"There," he said, "I have written this in triplicate. One copy is in the Trust Company, and one in the hands of my attorney. It is like death—like dying rather, to have you where I cannot hear your voice. If I survive, it will be because I am convinced that nothing but death can separate us. If I die—swear that you will keep my ashes and have them buried with yours. Husbands may come and go—but I am an eternal part of you."

Fac-simile of Document given to Marie Saltus

The paper, combined with what he said, touched me profoundly. It seemed such a hopeless muddle. Only the belief that sorrow and adversity are the soil in which the soul grows, offered consolation, and at the time even that seemed meager. No one reaches the Land of Promise save on feet weary and blistered by scorching sand—for always it is surrounded by desert. In that emptiness and silence the ego finds the strength, poise and power to endure. We are all taken into the desert at one time or another. That alone which matters is what we bring back.

The following day Mr. Saltus was among those who saw me off. That leave-taking brought him to a realization of the verities and the non-essentials, as nothing else could have done. Letters followed like sea-gulls. They punctuated the days and haunted the nights.

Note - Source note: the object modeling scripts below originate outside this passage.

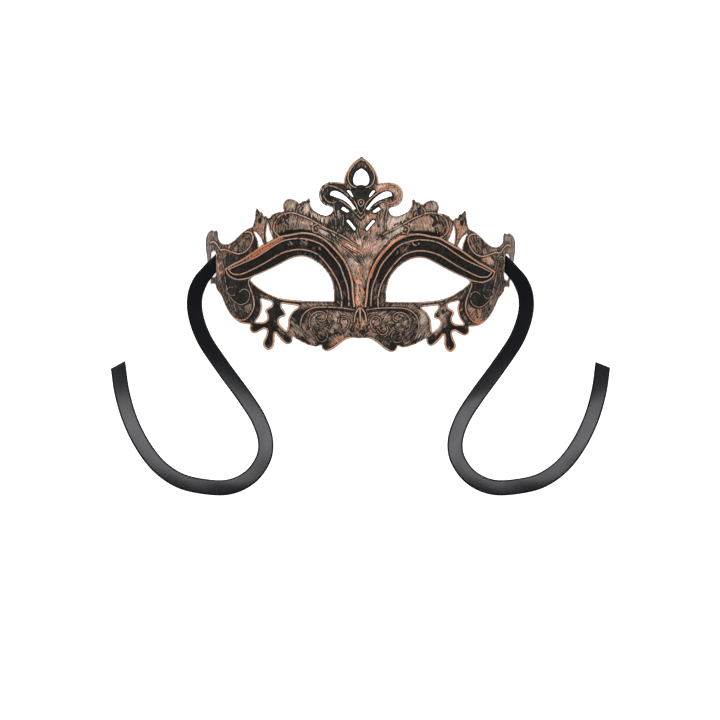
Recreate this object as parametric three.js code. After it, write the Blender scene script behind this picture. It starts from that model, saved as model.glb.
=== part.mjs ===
// A Venetian half mask, moulded in one piece with an antique copper finish, and its two
// satin ribbons. It lies face up. Millimetres: +X is to the right of someone who looks at
// the face, +Y points to the crown and +Z is the way the face looks. The mask rests on
// z = 0 on the rear edges of its wings, with the middle of its length and width at x = y = 0.

import * as THREE from 'three';

// Driving dimensions of the shell. The face is bent to a superellipse across its width.
const SECTION_DEPTH = 62;
const SECTION_POWER = 2.3;
const SECTION_HALF_WIDTH = 92.1;
const SECTION_CUT = 17.1;
const WIDEST_Y = 5.5;
const TAPER_UP = 0.09;
const TAPER_DOWN = 0.08;
const TAPER_DOWN_SQUARED = 0.0014;
const CROWN_LEAN = 0.0028;
const CHIN_LEAN = 0.0012;
const WALL = 1.5;
const WALL_AT_REAR = 1.0;
const WALL_THINS_FROM = 70;
const WALL_THINS_OVER = 14;
const REAR_EDGE = 1.0;
const FOOT_WIDTH = 1.1;

// Nose: its height and half width grow from the bridge down
const NOSE_TOP_Y = 12;
const NOSE_LENGTH = 54;
const NOSE_HEIGHT = 12.5;
const NOSE_HALF_WIDTH_TOP = 7.5;
const NOSE_HALF_WIDTH_FOOT = 13;

// Ribbons
const RIBBON_WIDTH = 9;
const RIBBON_THICK = 0.5;
const RIBBON_LIE = 0.05;
const RIBBON_TURN_DEG = 0.63;
const KNOT_THICK = 3.0;
const KNOT_LENGTH = 6;
const SLOT_MIDDLE_Y = -5;
const SLOT_RISE = 0.16;
const SLOT_PINCH = 0.88;

// How finely curves and the shell are faceted
const CHORD_ERROR = 0.09;
const LONGEST_CHORD = 3.2;
const LATTICE_STEP = 2.75;
const RIBBON_STEP = 4;

// Rear edge of the left wing, which is its foot
const WING_REAR = [
  [-84.8, 13.3], [-86.2, 13.9], [-88.4, 12.7], [-89.7, 10], [-90.1, 7], [-90, 3.5], [-89.6, 0],
  [-89.1, -3.5], [-88.8, -8], [-88.4, -11.6], [-87, -14.3],
];

// The left half of the outer edge, from the crown down to the nose. Each row is one curve,
// and the rows meet at corners.
const OUTLINE = [
  // Teardrop of the crown, its scroll, and the notch beside it
  [[0, 56.8], [-4.2, 54.1], [-7.5, 50], [-9.8, 45], [-10.3, 41.7]],
  [[-10.3, 41.7], [-13.5, 42], [-17.1, 42.1], [-20.8, 41], [-23.7, 38.2], [-24.5, 34.5],
    [-23.5, 30.9], [-20.7, 28.3], [-17.1, 27.2], [-16.2, 26.2]],
  [[-16.2, 26.2], [-16.9, 24.1], [-19.9, 22.4], [-23.4, 23.2], [-27.2, 25.5], [-29.1, 28.5],
    [-29.5, 31.8], [-30.5, 32.6]],
  // Lobes of the brow
  [[-30.5, 32.6], [-32, 31], [-33.7, 30.8], [-35.5, 29.6]],
  [[-35.5, 29.6], [-38.4, 31.4], [-41.5, 32.1], [-44.3, 30.6], [-45.3, 27.6], [-44.7, 24.8]],
  [[-44.7, 24.8], [-47.9, 24.3], [-51.2, 22.9], [-53.4, 20.8]],
  // Lily at the temple
  [[-53.4, 20.8], [-55.2, 22.3], [-56, 22]],
  [[-56, 22], [-56.8, 23.8], [-58.6, 24.7], [-60.4, 26.6]],
  [[-60.4, 26.6], [-61.2, 24.6], [-61.3, 22.4], [-61.7, 19.5], [-62.9, 15.8]],
  // Wing and its knob
  [[-62.9, 15.8], [-66, 14.2], [-69.6, 11.5], [-73.2, 7.9], [-76.8, 5.7], [-80.2, 6],
    [-82.3, 8.2], [-82.7, 12], [-83.7, 13.9], [-84.8, 13.3]],
  WING_REAR,
  [[-87, -14.3], [-87, -16], [-86.8, -17.8]],
  [[-86.8, -17.8], [-85.6, -17.5], [-84.2, -17.8]],
  // Side scroll
  [[-84.2, -17.8], [-83.6, -20.2], [-82, -22.6], [-80.4, -24.8], [-79, -28.2], [-77.4, -31.6],
    [-75.5, -34.8], [-72.4, -38.2], [-69, -40.3], [-66, -40.9], [-63.5, -41.3]],
  // Three drops of the pendant
  [[-63.5, -41.3], [-63.8, -43.6], [-62.4, -45.8], [-60.4, -46.2], [-57.4, -44.8],
    [-55.2, -43.8], [-53.9, -44.4]],
  [[-53.9, -44.4], [-54.3, -47.5], [-55.9, -50.8], [-55.6, -53.8], [-52.6, -55.9],
    [-49.9, -54], [-49, -51], [-49, -48.2], [-48.7, -46.2]],
  [[-48.7, -46.2], [-46.3, -49], [-43.6, -51.6], [-41.2, -52.4], [-39.2, -51.2], [-38.5, -48.2]],
  // Cheek and nose
  [[-38.5, -48.2], [-33.5, -50.9], [-28.5, -52.9], [-24.6, -53.4], [-22.1, -52.8]],
  [[-22.1, -52.8], [-21.2, -55], [-19.1, -56.1], [-16.6, -55.6], [-13.4, -53.6],
    [-10.2, -51], [-7, -49], [-4.2, -48.3], [0, -48.5]],
];

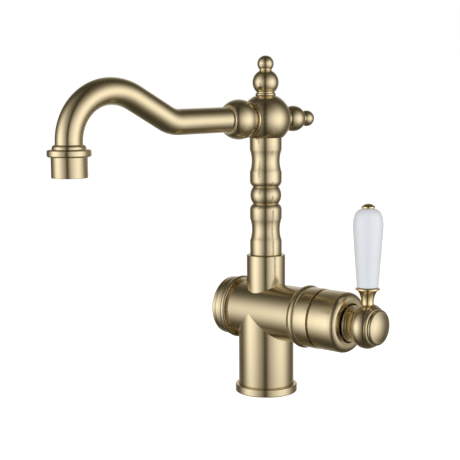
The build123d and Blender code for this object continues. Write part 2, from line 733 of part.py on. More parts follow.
def make_cartridge_rotor():
    body = rod(HOUSING_BORE_R - RUN, ROTOR_X, ROTOR_BASE_TOP) + rod(ROTOR_NECK_R, ROTOR_BASE_TOP, ROTOR_TOP)
    rotor = on_barrel(body)
    side = CARRIER_Y / 2 + CARRIER_ROOM
    low, high = -CARRIER_Z / 2 - 2 * CARRIER_ROOM, CARRIER_Z / 2 + SLIDE_TRAVEL + 2 * CARRIER_ROOM
    pocket = block((ROTOR_X - 1, CARRIER_TOP + CARRIER_ROOM), (-side, side), (low, high))
    swing = math.radians(TILT_MAX)
    half = STEM_W / 2 / math.cos(swing) + 0.2
    rear = half + STEM_REACH * math.sin(swing)
    front = half + (ROTOR_TOP - PIVOT_X) * math.tan(swing)
    cheek = STEM_W / 2 + 0.1
    slot = block((ROTOR_X - 1, ROTOR_TOP + 1), (-cheek, cheek), (-front, rear))
    return rotor - Pos(0, 0, BARREL_Z) * (pocket + slot) - pivot_bar(PIN_R + SEAT)


def pivot_bar(radius):
    """Cross bar through the tilt pivot."""
    bar = Rot(-90, 0, 0) * rod(radius, -PIN_L / 2, PIN_L / 2)
    return Pos(PIVOT_X, 0, BARREL_Z) * bar


def make_pivot_pin():
    return pivot_bar(PIN_R)


def make_moving_disc():
    disc = on_barrel(rod(MOVING_DISC_R, MOVING_DISC_X, MOVING_DISC_X + DISC_T))
    return disc - bore_x(MIX_RECESS_R, MOVING_DISC_X - 1, MOVING_DISC_X + MIX_RECESS_D, 0, MIX_RECESS_Z)


def make_disc_carrier():
    half_y, half_z = CARRIER_Y / 2, CARRIER_Z / 2
    carrier = block((CARRIER_X, CARRIER_TOP), (-half_y, half_y), (-half_z, half_z))
    room = STEM_TIP_R + 0.2
    carrier -= block((TIP_X - STEM_TIP_R - 0.3, CARRIER_TOP + 1), (-room, room), (-room, room))
    return Pos(0, 0, BARREL_Z) * carrier


def make_cartridge_stem():
    half = STEM_W / 2
    tip = Pos(TIP_X, 0, 0) * Sphere(STEM_TIP_R)
    waist_half, waist_end = STEM_WAIST_W / 2, CARRIER_TOP + STEM_WAIST_END
    waist = block((TIP_X, waist_end), (-waist_half, waist_half), (-waist_half, waist_half))
    bar = block((waist_end, KNOB_BORE_END), (-half, half), (-half, half))
    shank_half = SHANK_W / 2
    shank = block((KNOB_BORE_END, SHANK_END), (-shank_half, shank_half), (-shank_half, shank_half))
    stem = Pos(0, 0, BARREL_Z) * (tip + waist + bar + shank) - pivot_bar(PIN_R + RUN)
    return stem - bore_x(KNOB_SCREW_R + SEAT, SHANK_END - KNOB_SCREW_L + 2, SHANK_END + 1)


def screw_seat_x():
    """Face inside the knob that the fixing screw's head bears on."""
    return SHANK_END + 1.5


def make_knob_neck():
    """Flanged neck that sits on the cartridge stem and carries the knob on its spigot."""
    start, end = KNOB_BACK + SKIRT_T, screw_seat_x()
    edge = 0.3
    neck = on_barrel(turned(
        (KNOB_BORE_R, KNOB_BACK), (SKIRT_R - edge, KNOB_BACK), (SKIRT_R, KNOB_BACK + edge, 0.08),
        (SKIRT_R, start - edge), (SKIRT_R - edge, start, 0.08), (KNOB_NECK_R, start),
        (CREASE_R, CREASE_X, -0.4), (KNOB_SPIGOT_R, CREASE_X), (KNOB_SPIGOT_R, end), (0, end),
        (0, KNOB_BORE_END), (KNOB_BORE_R, KNOB_BORE_END)))
    half = SHANK_W / 2 + SEAT
    neck -= bore_x(KNOB_SCREW_R + 0.1, SHANK_END - 1, end + 1)
    socket = block((KNOB_BORE_END - 1, SHANK_END + SEAT), (-half, half), (-half, half))
    return neck - Pos(0, 0, BARREL_Z) * socket


def make_handle_knob():
    back_bow = crest(KNOB_MID_X - CREASE_X, KNOB_R - CREASE_R)
    front_bow = crest(KNOB_RIM_X - KNOB_MID_X, KNOB_R - KNOB_RIM_R)
    rim_bow = math.hypot(KNOB_FRONT_X - KNOB_RIM_X, KNOB_RIM_R - KNOB_FRONT_R) / 7
    spigot_r, head_r = KNOB_SPIGOT_R + SEAT, KNOB_SCREW_HEAD_R + 0.2
    knob = on_barrel(turned(
        (spigot_r, CREASE_X), (CREASE_R, CREASE_X), (KNOB_R, KNOB_MID_X, back_bow),
        (KNOB_RIM_R, KNOB_RIM_X, front_bow), (KNOB_FRONT_R, KNOB_FRONT_X, rim_bow),
        (KNOB_RECESS_R, KNOB_FRONT_X), (KNOB_RECESS_R, KNOB_RECESS_X), (head_r, KNOB_RECESS_X),
        (head_r, screw_seat_x()), (spigot_r, screw_seat_x())))
    knob -= rod(FERRULE_R + 0.05, BARREL_Z + FERRULE_BASE, BARREL_Z + KNOB_R + 2, (LEVER_X, 0))
    return knob - rod(ROD_R + SEAT, BARREL_Z + ROD_BOTTOM - 0.5, BARREL_Z + KNOB_R, (LEVER_X, 0))


def make_knob_cap():
    boss, face = KNOB_FRONT_X - CAP_BOSS_L, KNOB_FRONT_X + SEAT
    edge_x = KNOB_FRONT_X + DOME_BACK_T
    crown_r, crown_x = DOME_R - DOME_EDGE, edge_x + DOME_EDGE
    return on_barrel(turned(
        (0, boss), (KNOB_RECESS_R - SEAT, boss), (KNOB_RECESS_R - SEAT, face), (DOME_NECK_R, face),
        (DOME_R, edge_x, 0.2), (crown_r, crown_x, 0.6), (0, DOME_END, crest(crown_r, DOME_END - crown_x))))


def make_knob_screw():
    head_end = screw_seat_x() + KNOB_SCREW_HEAD_T
    screw = rod(KNOB_SCREW_R, SHANK_END - KNOB_SCREW_L + 2.5, screw_seat_x())
    screw += rod(KNOB_SCREW_HEAD_R, screw_seat_x(), head_end)
    socket = extrude(RegularPolygon(1.7, 6), amount=2)
    return on_barrel(screw - Pos(0, 0, head_end - 1.6) * socket)


def on_lever(solid):
    """Stand an upright solid, made from the barrel axis up, on the lever's line."""
    return Pos(LEVER_X, 0, BARREL_Z) * solid


def make_lever_rod():
    return on_lever(rod(ROD_R, ROD_BOTTOM, LEVER_TOP + LEVER_CAP_H - 1.4))


def make_lever_ferrule():
    lip = FERRULE_TOP - 1.6
    return on_lever(turned(
        (ROD_R + SEAT, FERRULE_BASE), (FERRULE_R, FERRULE_BASE), (FERRULE_R, FERRULE_BASE + 2.0),
        (FERRULE_LIP_R - 2.0, lip - 1.2, -0.7), (FERRULE_LIP_R - 0.5, lip, -0.2),
        (FERRULE_LIP_R, lip + 0.5, 0.15), (FERRULE_LIP_R, FERRULE_TOP - 0.5),
        (FERRULE_LIP_R - 0.5, FERRULE_TOP, 0.15), (ROD_R + SEAT, FERRULE_TOP)))


def make_lever_washer(height):
    return on_lever(sleeve(LEVER_SHOULDER_R - 1.4, ROD_R + 0.1, height, height + WASHER_T))


def make_porcelain_lever():
    foot = FERRULE_TOP + WASHER_T
    belly_bow = crest(LEVER_NECK_H - LEVER_BELLY_H, LEVER_BELLY_R - LEVER_NECK_R)
    return on_lever(turned(
        (LEVER_BORE_R, foot), (LEVER_FOOT_R - 0.5, foot), (LEVER_FOOT_R, foot + 0.6, 0.15),
        (LEVER_BELLY_R, LEVER_BELLY_H, 0.1), (LEVER_NECK_R, LEVER_NECK_H, belly_bow),
        (LEVER_SHOULDER_R, LEVER_TOP, LEVER_SHOULDER_BOW), (LEVER_BORE_R, LEVER_TOP)))


def make_lever_cap():
    low = LEVER_TOP + WASHER_T
    return on_lever(turned(
        (ROD_R + SEAT, low), (LEVER_CAP_R - 0.3, low), (LEVER_CAP_R, low + 0.3, 0.08),
        (LEVER_CAP_R, low + 1.2), (0, low + LEVER_CAP_H, crest(LEVER_CAP_R, LEVER_CAP_H - 1.2)),
        (0, low + LEVER_CAP_H - 1.2),
        (ROD_R + SEAT, low + LEVER_CAP_H - 1.2)))


PARTS = {
    "stem": make_stem,
    "body_casting": make_body_casting,
    "neck": make_neck,
    "base_ring": make_base_ring,
    "base_seal": make_base_seal,
    "rear_end_cap": make_rear_end_cap,
    "rear_cap_seal": make_rear_cap_seal,
    "neck_bush_lower": lambda: make_neck_bush(NECK_SOCKET),
    "neck_bush_upper": lambda: make_neck_bush(NECK_TOP - BUSH_H),
    "swivel_retaining_screw": make_retaining_screw,
    "cartridge_base": make_cartridge_base,
    "cartridge_seals": make_cartridge_seals,
    "fixed_ceramic_disc": make_fixed_disc,
    "cartridge_housing": make_cartridge_housing,
    "cartridge_nut": make_cartridge_nut,
    "handle_cover": make_handle_cover,
    "cover_front_ring": make_cover_front_ring,
    "spout_column": make_column,
    "swivel_seals": make_swivel_seals,
    "spout_hub": make_hub,
    "top_finial": make_top_finial,
    "rear_finial": make_rear_finial,
    "spout_collar": make_spout_collar,
    "spout_tube": make_spout_tube,
    "nozzle": make_nozzle,
    "aerator_insert": make_aerator_insert,
    "aerator_screen": make_aerator_screen,
    "aerator_filter": make_aerator_filter,
    "aerator_gasket": make_aerator_gasket,
    "cartridge_rotor": make_cartridge_rotor,
    "pivot_pin": make_pivot_pin,
    "moving_ceramic_disc": make_moving_disc,
    "disc_carrier": make_disc_carrier,
    "cartridge_stem": make_cartridge_stem,
    "knob_neck": make_knob_neck,
    "handle_knob": make_handle_knob,
    "knob_cap": make_knob_cap,
    "knob_screw": make_knob_screw,
    "lever_rod": make_lever_rod,
    "lever_ferrule": make_lever_ferrule,
    "lever_washer_lower": lambda: make_lever_washer(FERRULE_TOP),
    "lever_washer_upper": lambda: make_lever_washer(LEVER_TOP),
    "porcelain_lever": make_porcelain_lever,
    "lever_cap": make_lever_cap,
}

if __name__ == "__main__":
    os.makedirs("parts", exist_ok=True)
    for name, make in PARTS.items():
        export_step(make(), f"parts/{name}.step")
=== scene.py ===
"""Looks of a high-rise basin mixer tap in satin brass with a white porcelain lever."""

import json
import math

import bmesh
import bpy
from mathutils import Matrix, Vector


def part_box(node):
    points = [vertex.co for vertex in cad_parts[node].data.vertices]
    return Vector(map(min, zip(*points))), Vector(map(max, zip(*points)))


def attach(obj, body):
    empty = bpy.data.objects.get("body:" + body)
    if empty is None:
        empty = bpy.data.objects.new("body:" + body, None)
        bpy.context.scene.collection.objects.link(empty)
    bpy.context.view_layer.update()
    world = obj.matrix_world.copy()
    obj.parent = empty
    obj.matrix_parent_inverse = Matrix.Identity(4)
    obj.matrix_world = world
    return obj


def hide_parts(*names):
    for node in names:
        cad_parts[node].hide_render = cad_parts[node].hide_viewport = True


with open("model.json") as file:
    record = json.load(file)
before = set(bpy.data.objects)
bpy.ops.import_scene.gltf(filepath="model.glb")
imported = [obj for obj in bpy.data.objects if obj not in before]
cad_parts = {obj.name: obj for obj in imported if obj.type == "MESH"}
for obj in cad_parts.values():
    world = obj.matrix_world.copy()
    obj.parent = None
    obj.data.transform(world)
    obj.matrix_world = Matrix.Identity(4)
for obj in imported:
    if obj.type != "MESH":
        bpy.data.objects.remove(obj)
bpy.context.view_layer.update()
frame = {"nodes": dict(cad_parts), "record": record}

bl_info = {
    "name": "High-rise basin mixer tap",
    "version": (1, 0, 0),
    "blender": (4, 5, 0),
    "location": "View3D > Sidebar > Tap",
    "description": "Builds the finished surfaces and the studio of a high-rise basin mixer tap",
    "category": "Add Mesh",
}

# Metres in a millimetre, and degrees in a radian.
MM = 0.001
DEGREES = 180 / math.pi

WHITE = (1.0, 1.0, 1.0, 1.0)

# Material slot of each node of the frame.
RECORD_SLOTS = {entry["node"]: entry["material_slot"] for entry in frame["record"]["subparts"]}

# How finely the pieces are turned and bent, and which corners are eased or stay sharp.
TURN_SEGMENTS = 144
ARC_STEP = math.radians(4)
BEND_STEP = math.radians(2)
EASE_FROM = math.radians(20)
EASE_STEPS = 4
EASE_SHARE = 0.45
CUTTER_EASE = 0.01
SHARP_FROM = math.radians(34)
ON_AXIS = 1e-6
WELD_DISTANCE = 1e-6
SLIVER_LENGTH = 1e-7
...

My darling child:—(Mr. Saltus wrote)

It was so dear of you to have left for me a letter. To have left two. I could have kissed the postman. You are the sweetest child in the world. That is it, you see. You have made me love you so that I am helpless and hopeless without you. I am trying to be brave and work, but no Puff-tat and all work is like death.... I do so hope that you are happy though missing your Snipps a little. You won't forget me—Mowgy? It would do for me if you should. There have been days without number—nights without end—when I would give everything the world can offer for a touch of your blessed hand in mine and for the sound of your angel voice, my darling.

God bless and keep you, little girl. Always I am waiting and working for you. It must not be in vain.